I am particularly pleased with myself for my impromptu branch tackler that meant I was able to get to the very tallest branches. I put to good use a small roller handle with a long arm meant for painting behind radiators. I think this is probably the first time it’s been used – my life really is too short to be painting behind radiators!

This batch of blackberries is destined for jelly. I have always been fascinated by the idea of making gorgeous jewel coloured pots of fruit jellies, delicious with cheese and cold cuts and a good accompaniment I have discovered for duck, a local speciality. This region is famous for its duck, magret, confit, smoked, dried, in pate and sausage, foie gras and all the other ‘bits’ served in a variety of unusual and interesting ways.

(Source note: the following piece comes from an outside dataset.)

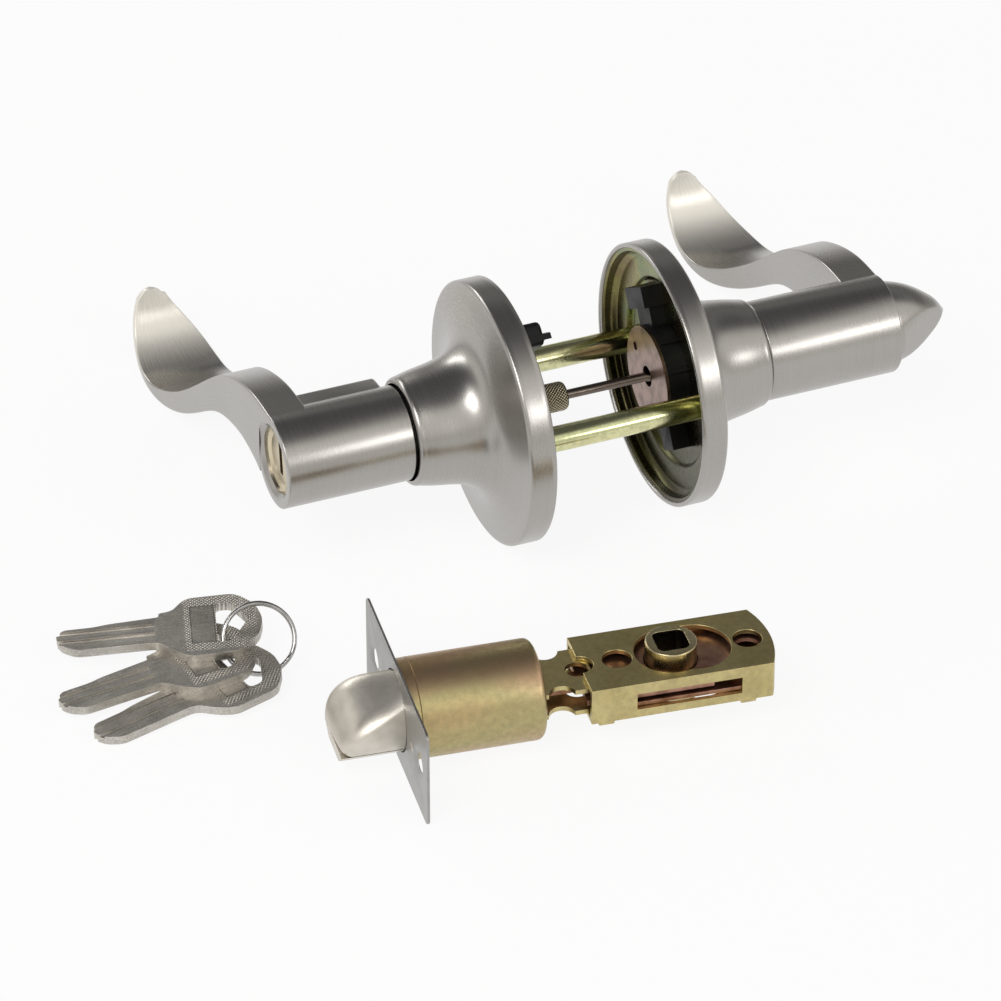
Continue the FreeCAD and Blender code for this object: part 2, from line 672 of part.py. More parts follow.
def latch_neck():
    """Two waisted straps that join the tube to the case."""
    x0 = TUBE_END - TUBE_CAP
    x1 = CASE_FRONT + 2.6
    solids = []
    top = LATCH_MID + CASE_HALF - CASE_WALL
    for z0, z1 in ((top - CASE_WALL, top), (2 * LATCH_MID - top, 2 * LATCH_MID - top + CASE_WALL)):
        strap = block(x0, x1, -NECK_HALF_WIDE, NECK_HALF_WIDE, z0, z1)
        for y in (-NECK_HALF_WIDE - 0.6, NECK_HALF_WIDE + 0.6):
            strap = strap.cut(post(x0 + 5.6, y, z0 - 1, z1 + 1, NECK_BITE_R))
        solids.append(strap.cut(post(CASE_FRONT - 0.6, 0, z0 - 1, z1 + 1, NOTCH_R - 0.4)))
    return Part.makeCompound(solids)


def case_outline(inset):
    """Plan of the case, square at the front and bowed at the back."""
    wide = CASE_HALF_WIDE - inset
    back = CASE_BACK - inset
    front = CASE_FRONT if inset == 0 else CASE_FRONT - 1
    edges = [bow((back, -wide, 0), (back + CASE_BULGE, 0, 0), (back, wide, 0))]
    edges += line([(back, wide, 0), (front, wide, 0), (front, -wide, 0), (back, -wide, 0)]).Edges
    return Part.Face(Part.Wire(Part.__sortEdges__(edges)))


def case_solid(inset, z0, z1):
    face = case_outline(inset)
    face.translate(V(0, 0, z0))
    return face.extrude(V(0, 0, z1 - z0))


def latch_case():
    """Folded case, open at the front, with the hub well, sight hole and side slots."""
    z0 = LATCH_MID - CASE_HALF
    z1 = LATCH_MID + CASE_HALF
    body = case_solid(0, z0, z1).cut(case_solid(CASE_WALL, z0 + CASE_WALL, z1 - CASE_WALL))
    for x, r in ((HUB_X, HUB_WELL_R), (HUB_ALT_X, HUB_WELL_R), (SIGHT_X, SIGHT_R),
                 (END_HOLE_X, END_HOLE_R), (CASE_FRONT, NOTCH_R)):
        body = body.cut(post(x, 0, z0 - 1, z1 + 1, r))
    return body.cut(block(CASE_FRONT + 11, CASE_FRONT + 36, -20, 20, z0 + 2.2, z1 - 2.9))


def case_feet():
    """Small tabs folded under the near and far walls of the case."""
    z0 = LATCH_MID - CASE_HALF
    solids = []
    for x in (CASE_FRONT + 4.0, CASE_FRONT + 38.0):
        for y in (-CASE_HALF_WIDE + FOOT_IN, CASE_HALF_WIDE - FOOT_IN):
            solids.append(post(x, y, z0 - 1.6, z0, 1.9).common(block(x - 3, x + 3, y - 0.6, y + 0.6, 0, z0)))
    return solids


def latch_base():
    """Copper-coloured inner plates against the case walls, seen through the wells."""
    inside = CASE_HALF - CASE_WALL
    solids = []
    for z0, z1 in ((inside - 2.2, inside - 1.2), (-inside + 1.2, -inside + 2.2)):
        body = case_solid(CASE_WALL, LATCH_MID + z0, LATCH_MID + z1)
        body = body.cut(block(0, CASE_FRONT + 2.8, -20, 20, 0, 40))
        body = body.cut(post(HUB_X, 0, 0, 40, LATCH_HUB_R + FREE_GAP))
        solids.append(body.cut(post(END_HOLE_X, 0, 0, 40, END_HOLE_R)))
    return Part.makeCompound(solids)


def latch_hub():
    """Turning hub with a square hole and a collar above and below the case."""
    body = post(HUB_X, 0, LATCH_MID - LATCH_HUB_UP, LATCH_MID + LATCH_HUB_UP, LATCH_HUB_R)
    rims = [e for e in body.Edges if len(e.Vertexes) == 1]
    body = body.makeFillet(0.5, rims)
    half = LATCH_HUB_SQ / 2
    hole = block(HUB_X - half, HUB_X + half, -half, half, 0, 40)
    upright = [e for e in hole.Edges if abs(e.Length - 40) < 0.01]
    return body.cut(hole.makeFillet(1.7, upright))


def key_blank():
    """Key with a stepped edge, grooved blade and a pierced bow, lying flat."""
    body = slab(KEY_LINE, KEY_ROUND, 0, KEY_THICK)
    body = body.cut(slab(KEY_HOLE, KEY_HOLE_ROUND, -1, KEY_THICK + 1))
    for v, wide in KEY_GROOVES:
        body = body.cut(block(-1, 23.0, v - wide / 2, v + wide / 2, KEY_THICK - 0.6, KEY_THICK + 1))
    return body.cut(block(-1, 23.0, -0.8, 0.5, -1, 0.6))


def lean(shape):
    """Tip the key stack so the bows rest on the ring and the tips on the floor."""
    copy = shape.copy()
    copy.rotate(V(KEY_TILT_X, 0, 0), V(0, 1, 0), -KEY_TILT)
    return copy


def key(index):
    x, y, turn, level = KEYS[index]
    body = key_blank()
    body.rotate(V(0, 0, 0), V(0, 0, 1), turn)
    body.translate(V(x, y, level * KEY_PITCH))
    return lean(body)


def key_ring():
    """Split ring of two touching coils through the three bows."""
    coils = []
    for offset in (-RING_WIRE, RING_WIRE):
        coils.append(Part.makeTorus(RING_MEAN_R, RING_WIRE, V(0, 0, offset)))
    ring = Part.makeCompound(coils)
    ring.rotate(V(0, 0, 0), V(1, 0, 0), RING_LEAN)
    ring.rotate(V(0, 0, 0), V(0, 0, 1), RING_YAW)
    ring.translate(V(*RING_AT))
    return ring


def trim_nodes():
    keyed = {
        "outside_rose": rose(),
        "outside_mounting_plate": mounting_plate(),
        "outside_spring_cage": keyed_cage(),
        "outside_centre_plate": centre_plate(SPINDLE_R + FREE_GAP),
        "outside_hub": hub(),
        "outside_retaining_ring": retaining_ring(),
        "outside_return_spring": return_spring(),
        "outside_lever": keyed_lever(),
        "outside_spindle": spindle(SPINDLE_REACH, SPINDLE_SEAT),
        "key_cylinder": key_cylinder(),
        "key_plug": key_plug(),
    }
    turn = {
        "inside_rose": rose(),
        "inside_mounting_plate": drilled_plate(),
        "inside_spring_cage": cage(),
        "inside_centre_plate": centre_plate(SPINDLE_BORE),
        "inside_hub": hub(),
        "inside_retaining_ring": retaining_ring(),
        "inside_return_spring": return_spring(),
        "inside_lever": turn_lever(),
        "inside_spindle": spindle(HUB_FRONT, SPINDLE_SEAT),
        "turn_button": turn_button(),
        "locking_bar": locking_bar(),
        "mounting_posts": mounting_posts(),
        "mounting_screws": mounting_screws(),
    }
    nodes = {name: settle(mirrored(shape)) for name, shape in keyed.items()}
    nodes.update({name: settle(shape) for name, shape in turn.items()})
    return nodes


def latch_nodes():
    case = latch_case()
    for foot in case_feet():
        case = case.fuse(foot)
    nodes = {
        "latch_faceplate": latch_faceplate(),
        "latch_backing_plate": latch_backing(),
        "latch_rivets": latch_rivets(),
        "latch_tube": latch_tube(),
        "latch_neck": latch_neck(),
        "latch_case": case,
        "latch_base": latch_base(),
        "latch_hub": latch_hub(),
        "latch_bolt": latch_bolt(),
        "deadlatch_plunger": deadlatch_plunger(),
        "bolt_tail": bolt_tail(),
        "bolt_spring": bolt_spring(),
        "plunger_spring": plunger_spring(),
    }
    return {name: place(shape) for name, shape in nodes.items()}


def key_nodes():
    nodes = {"key_%d" % (i + 1): key(i) for i in range(len(KEYS))}
    nodes["key_ring"] = key_ring()
    return nodes


def centred(nodes):
    """Move the set so its bounding box is centred on the origin and stands on z = 0."""
    boxes = [shape.optimalBoundingBox(False) for shape in nodes.values()]
    low = [min(getattr(b, side) for b in boxes) for side in ("XMin", "YMin", "ZMin")]
    high = [max(getattr(b, side) for b in boxes) for side in ("XMax", "YMax")]
    shift = V(-(low[0] + high[0]) / 2, -(low[1] + high[1]) / 2, -low[2])
    for shape in nodes.values():
        shape.translate(shift)
    print("shift %.3f %.3f %.3f" % (shift.x, shift.y, shift.z))
    return nodes


def main():
    os.makedirs("parts", exist_ok=True)
    nodes = {}
    nodes.update(trim_nodes())
    nodes.update(latch_nodes())
    nodes.update(key_nodes())
    for name, shape in centred(nodes).items():
        print("%-24s solids %d valid %s volume %.0f" % (name, len(shape.Solids), shape.isValid(), shape.Volume))
        shape.exportStep("parts/%s.step" % name)


main()
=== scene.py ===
"""Dresses the keyed entry lever lock: trims, latch, keys, studio and camera."""
from __future__ import annotations

import logging
import math
from collections.abc import Callable
from dataclasses import dataclass, field
from enum import Enum

import bmesh
import bpy
import numpy as np
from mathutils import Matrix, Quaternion, Vector

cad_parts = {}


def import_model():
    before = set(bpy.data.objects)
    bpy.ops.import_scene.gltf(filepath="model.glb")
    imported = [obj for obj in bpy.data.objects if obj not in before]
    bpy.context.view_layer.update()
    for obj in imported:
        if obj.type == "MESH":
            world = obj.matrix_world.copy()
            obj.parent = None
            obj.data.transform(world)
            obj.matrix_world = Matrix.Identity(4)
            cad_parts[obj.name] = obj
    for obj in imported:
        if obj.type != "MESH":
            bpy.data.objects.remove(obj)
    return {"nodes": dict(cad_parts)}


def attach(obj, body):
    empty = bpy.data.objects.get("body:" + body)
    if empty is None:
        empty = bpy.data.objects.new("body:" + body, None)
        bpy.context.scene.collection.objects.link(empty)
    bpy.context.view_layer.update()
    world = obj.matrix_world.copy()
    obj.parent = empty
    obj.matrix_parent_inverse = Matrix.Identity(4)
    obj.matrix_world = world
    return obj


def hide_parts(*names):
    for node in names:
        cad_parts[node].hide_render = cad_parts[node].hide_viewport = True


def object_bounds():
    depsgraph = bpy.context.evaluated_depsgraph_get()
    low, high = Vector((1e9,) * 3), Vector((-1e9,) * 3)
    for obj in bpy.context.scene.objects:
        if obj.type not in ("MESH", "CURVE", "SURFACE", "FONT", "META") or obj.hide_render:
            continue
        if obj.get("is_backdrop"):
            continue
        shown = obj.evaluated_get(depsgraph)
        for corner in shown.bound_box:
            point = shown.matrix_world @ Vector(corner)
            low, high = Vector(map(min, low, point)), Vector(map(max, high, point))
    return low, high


LOG = logging.getLogger("lockset")
MM = 0.001
FULL_TURN = 2 * math.pi
QUARTER = 0.5 * math.pi
UV_NAME = "lay"
LATHE_COLUMNS = 168
EASE_ANGLE = 30.0


class Side(Enum):
    """The two trims, by the sign of X that they stand on."""

    KEYED = -1
    TURN = 1


# Places


@dataclass(frozen=True)
class TrimPlace:
    """Where the trims lie: half the door gap, the shift of the set and the roll about the spindle."""

    half_door: float = 18.7
    shift_x: float = 24.091
    shift_y: float = 0.330
    height: float = 32.5
    roll: float = 6.0

    def world(self, points: np.ndarray, side: Side) -> np.ndarray:
        """Rolls local points about X, lifts them and mirrors X on the keyed side.

        Args:
            points: rows of (distance from the door face, y, z) in millimetres.
            side: the trim that the points belong to.

        Returns:
            The points in the row frame, in metres.
        """
        c, s = math.cos(math.radians(self.roll)), math.sin(math.radians(self.roll))
        x = side.value * (self.half_door + points[..., 0]) + self.shift_x
        y = points[..., 1] * c + points[..., 2] * s + self.shift_y
        z = self.height - points[..., 1] * s + points[..., 2] * c
        return np.stack([x, y, z], axis=-1) * MM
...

Magret or breast is my favourite way to eat duck, and whilst not cheap it’s more reasonably priced here than in the UK, it’s locally produced on fairly small scale farms and one large breast serves two easily. Pan fried till the skin is crisp, the fat rendered and the outside browned and finished in the oven for 10 minutes till pink in the middle, then very importantly left to rest. While the duck is resting I reduce a glass of local red wine in the pan juices and add some rosemary; or mushrooms and finish with cream; or finely shredded leeks and a grind of black pepper. This week I tried adding some rosemary leaves and a tablespoon full of the blackberry jam I’d just made. The flavour was lovely but the whole blackberries from the jam were annoying leaving pips in the teeth. Thus I am now making pip-less blackberry jelly, to serve with cheese and cold cuts, or cold chicken pie but also to add to duck sauces, and fancy it would be a pretty good flavour whisked into gravy to accompany most game.